Pendanaan dan Talenta Jadi Tantangan Utama Industri Film Indonesia
Pendanaan penting bagi para pelaku industri film.
Jakarta, FORTUNE – Pendanaan (funding) dan talenta jadi tantangan utama industri perfilman di Indonesia, meski saat ini pertumbuhan sektor ekonomi kreatif film cukup pesat dan menjanjikan.
Founder sekaligus CEO Visinema, Angga Sasongko, mengatakan banyak perusahaan kreatif—seperti production house (PH) film—yang tidak mendapatkan akses ke pendanaan secara kompleks.
“Ini yang perlu ditingkatkan. Karena dengan potensi yang besar, akan banyak sekali minat investor untuk masuk ke dalam industri film,” katanya kepada media dalam acara ‘Visinema goes to Busan’, Kamis (7/9).
Sebenarnya, kata Angga, dana investasi mungkin sudah tersedia, namun tidak terserap ke industri film dan menguap di tempat yang lain secara berlebihan. Padahal, perusahaan-perusahaan film saat ini punya free growth dalam beberapa tahun ke depan. Jadi, tanpa modal pun pendapatan bisa naik, karena jumlah layar film bertambah.
“Ini kalau dijual ke investor hari ini, sangat seksi,” ujarnya.
Angga menyebutkan pendanaan film di Indonesia tidak sampai habis dihitung jari pada satu tangan. Padahal, pendanaan adalah mekanisme terbaik bagi para pembuat film untuk lebih ekspresif mengerjakan film dengan cerita yang lebih beragam. Selain itu, para pembuat film debutan bisa punya peluang besar untuk menunjukkan kemampuannya bertumbuh dalam industri film Indonesia, bahkan global.
Talenta film
Sementara, soal talenta, Angga menganggap saat ini talenta film hanya sebatas pekerja. Padahal, talenta adalah aset bagi perusahaan film untuk terus bisa tumbuh secara berkelanjutan. Jadi, asset-aset ini butuh investasi untuk bisa terus tumbuh dan menciptakan produk berupa Intellectual Property (IP).
“Jangan sampai manusia dilihat sebagai mesin, bukannya sebagai manusia yang bisa tumbuh. Kalau kita berinvestasi pada manusia-manusia ini, maka nilai tambah di industri film pun juga bisa naik.

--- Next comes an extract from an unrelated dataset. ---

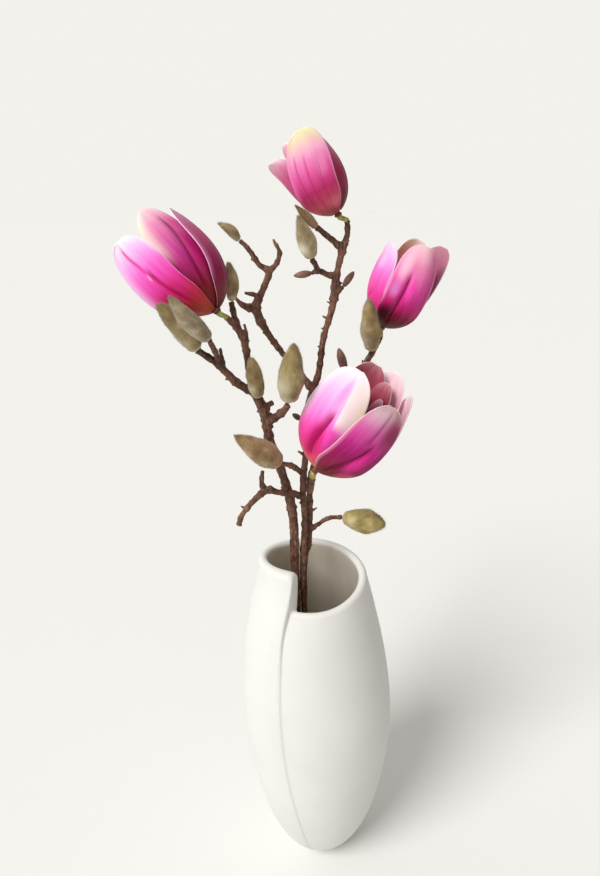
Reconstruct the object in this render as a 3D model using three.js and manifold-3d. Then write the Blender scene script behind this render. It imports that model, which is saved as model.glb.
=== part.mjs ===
// A magnolia arrangement: three cut magnolia branches standing in a tall white ceramic vase.
// Millimetres, +Z up. The origin is the centre of the vase's foot, on the surface it stands on,
// and -Y is the side that the notch in the vase's rim and most of the blossom face.
//
// Every organic piece starts as a plain three.js geometry that is bent into place:
//   a limb is a cylinder bent along a curve, a petal is a thin box curled onto a cup,
//   and a bud is a lathe turned solid bent along its own midline.

import * as THREE from "three";
import { mergeVertices } from "three/addons/utils/BufferGeometryUtils.js";
import Module from "manifold-3d";

const wasm = await Module();
wasm.setup();

// ---------------------------------------------------------------- driving dimensions

const GAP = 0.3; // clearance between pieces that touch
const FLOOR = 9; // thickness of the vase's floor
const PETAL_THICKNESS = 0.9;
const SEAT = 0.7; // from the end of a twig to the bud or the stalk on it
const FRONT = new THREE.Vector3(0, -1, 0); // the side a flower's petal turns are counted from

const CERAMIC = new THREE.MeshStandardMaterial({ color: 0xf2efea, roughness: 0.55, metalness: 0 });
const BARK = new THREE.MeshStandardMaterial({ color: 0x5a3d33, roughness: 0.8, metalness: 0 });
const GREEN = new THREE.MeshStandardMaterial({ color: 0xa3ab46, roughness: 0.6, metalness: 0 });
const PETAL = new THREE.MeshStandardMaterial({ color: 0xcf3f94, roughness: 0.55, metalness: 0 });
const FELT = new THREE.MeshStandardMaterial({ color: 0x8d8050, roughness: 0.95, metalness: 0 });
const SCALE_BROWN = new THREE.MeshStandardMaterial({ color: 0x6e5346, roughness: 0.75, metalness: 0 });
const HEART = new THREE.MeshStandardMaterial({ color: 0x6b4a2c, roughness: 0.8, metalness: 0 });

const magnolia = new THREE.Group();
magnolia.name = "magnolia_branches_in_vase";

// ---------------------------------------------------------------- helpers

const point = (list) => new THREE.Vector3(...list);
const smooth = (t) => THREE.MathUtils.smoothstep(t, 0, 1);
const lerp = THREE.MathUtils.lerp;
const radians = THREE.MathUtils.degToRad;

/** Moves every vertex of a geometry: place(vertex) returns its new position. */
function reshape(geometry, place) {
  const positions = geometry.getAttribute("position");
  const vertex = new THREE.Vector3();
  for (let i = 0; i < positions.count; i++) {
    vertex.fromBufferAttribute(positions, i);
    positions.setXYZ(i, ...place(vertex, i).toArray());
  }
  geometry.deleteAttribute("normal");
  geometry.deleteAttribute("uv");
  return mergeVertices(geometry, 1e-3);
}

/** Joins closed geometries into one solid. */
function union(geometries) {
  const solids = geometries.map(
    (geometry) =>
      new wasm.Manifold(
        new wasm.Mesh({
          numProp: 3,
          vertProperties: new Float32Array(geometry.getAttribute("position").array),
          triVerts: new Uint32Array(geometry.index.array),
        }),
      ),
  );
  const mesh = solids.reduce((whole, next) => whole.add(next)).getMesh();
  const joined = new THREE.BufferGeometry();
  joined.setAttribute("position", new THREE.BufferAttribute(mesh.vertProperties, 3));
  joined.setIndex(new THREE.BufferAttribute(mesh.triVerts, 1));
  return joined;
}

/** Adds a named piece to the arrangement, or to a group in it. */
function add(name, geometry, material, parent = magnolia) {
  const mesh = new THREE.Mesh(geometry, material);
  mesh.name = name;
  parent.add(mesh);
  return mesh;
}

// ---------------------------------------------------------------- vase

// The vase is like a sheet of clay rolled up: its rim climbs through one turn, from the step to the step.
// Every line is drawn through points [value, place]: the place is a height in millimetres, and for the
// rim it is the turn from the step in degrees.
const line = (points) =>
  new THREE.CatmullRomCurve3(points.map(([value, place]) => new THREE.Vector3(value, place, 0))).getPoints(120);

const OUTER_RADIUS = line([
  [18, 0],
  [29.8, 12],
  [45.6, 45],
  [56.5, 95],
  [60.9, 150],
  [57.6, 205],
  [48.6, 255],
  [41.1, 287],
  [40, 306],
]);
const RIM_HEIGHT = line([
  [274.4, 0],
  [275.2, 40],
  [279.2, 80],
  [283, 120],
  [286.5, 160],
  [289.3, 200],
  [292.3, 240],
  [297.4, 280],
  [302.4, 320],
  [304.7, 345],
  [305, 360],
]);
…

Dari dua tantangan pendanaan dan talenta yang saya sebut, intinya adalah perspektif untuk melihat industri ini lebih modern, bukan dengan pendekatan konvensional,” ujar Angga.
Pelaku industri yang kuat
Sementara, aktor kawakan sekaligus Ketua Komite Festival Film Indonesia (FFI) 2021-2023, Reza Rahadian, meyakini bahwa keberlanjutan industri film Indonesia selalu datang dari para pelakunya sendiri.
“Mereka selalu menemukan jalannya sendiri: how to survive, make films, release, and distribute the films,” ujarnya.
Meski begitu, menurutnya, infrastruktur pendanaan memang jadi hal yang sangat penting saat ini untuk menumbuhkan industri film di Indonesia lebih pesat lagi.
“Selain itu etalase film. Bayangkan kalau di setiap kecamatan punya akses bioskop, entah independen atau jaringan. Mungkin film Indonesia bisa jadi tuan di rumahnya sendiri,” ujar Reza.
Festival film
Reza menyampaikan optimismenya pada potensi industri film di Indonesia. Terlebih, sejumlah judul karya produksi dalam negeri bisa menembus festival-festival film internasional, seperti 24 jam bersama Gaspar dan Ali Topan yang masuk jajaran film pada Busan International Film Festival (BIFF) 2023.
“Festival film menawarkan biaya dalam bentuk grants (hibah) bagi para pemenang festival. Mungkin jumlahnya tidak terlalu besar, tapi dibutuhkan oleh para pembuat film untuk berkembang … Tidak bisa dipungkiri, meski resilient, kuat, dan tangguh, tetap saja pendanaan jadi sesuatu yang penting untuk mewujudkan sebuah gagasan menjadi karya film yang baik,” kata Reza.